A recent New York Times piece on the necessary culpability of bankers in bank misconduct builds on interviews with Claire A. Hill and Richard W. Painter, the authors of Better Bankers, Better Banks: Promoting Good Business through Contractual Commitment, which argues that it’s the bankers’ ability to hide behind their banks to dodge any personal stakes in the hefty fines, penalties, and legal fees levied by the government in the wake of the financial crisis of 2008, or any forthcoming. And Hill and Painter have a plan for how to change that—make bankers personally liable. Here’s a bit from the NYT:
A different proposal comes in a new book by Claire A. Hill and Richard W. Painter, professors at the University of Minnesota Law School. In “Better Bankers, Better Banks,” they argue for making financial executives personally liable for a portion of any fines and fraud-based judgments a bank enters into, including legal settlements.

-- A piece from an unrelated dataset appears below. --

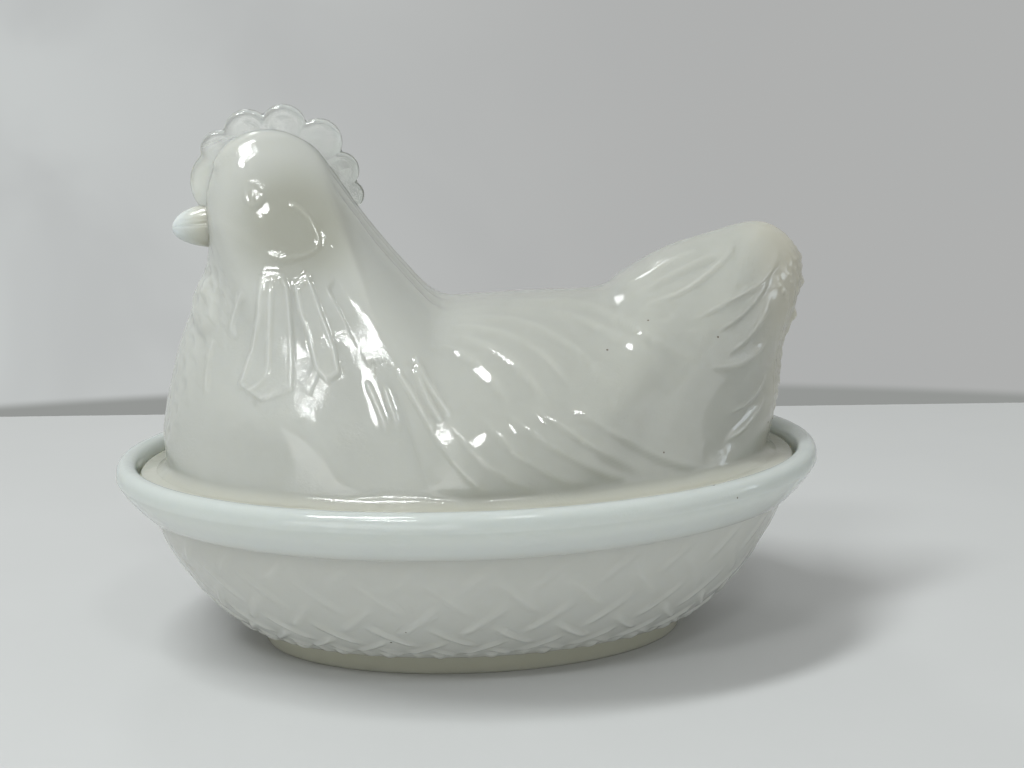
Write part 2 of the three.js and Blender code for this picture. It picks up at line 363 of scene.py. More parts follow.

The professors call this covenant banking. And it looks a lot like the kind of personal liability that was a fact of life among the top Wall Street firms when they were private partnerships.
With their own money at risk, partners of Salomon Brothers, Lehman Brothers and Goldman Sachs were much more careful about their business dealings. When these firms became public companies funded more by outsiders’ money, that self-discipline diminished.
“In the old days, because a partnership paid the fine, it would all come out of the partners’ pockets,” Mr. Painter said in an interview. “We’re not going to roll back the clock, but what we can do is come up with a contractual agreement in the compensation package that mimics some of that structure.”
Their plan contains a crucial element, requiring the best-paid bankers in the company to be liable for a fine whether or not they were directly involved in the activities that generated it. Such a no-fault program, the professors argued, would motivate bankers not only to curb their own problematic tendencies but to be on the alert for colleagues’ misbehavior as well.
This would help instill a culture, the law professors wrote, “that discourages bad behavior and its underlying ethos, the competitive pursuit of narrow material gain.”
Putting such a covenant in place would also help eliminate the problem of banking regulators who become captured by the institutions they are supposed to police. “Those in the best position to choose conduct that is appropriate may not be regulators but, rather, bankers with a stake in the bank,” the professors wrote.
. . . . “We don’t take the position that this should only be about banks,” she said. “But banks can do huge damage, and we have seen this ethos in the industry that cries out for responsibility.”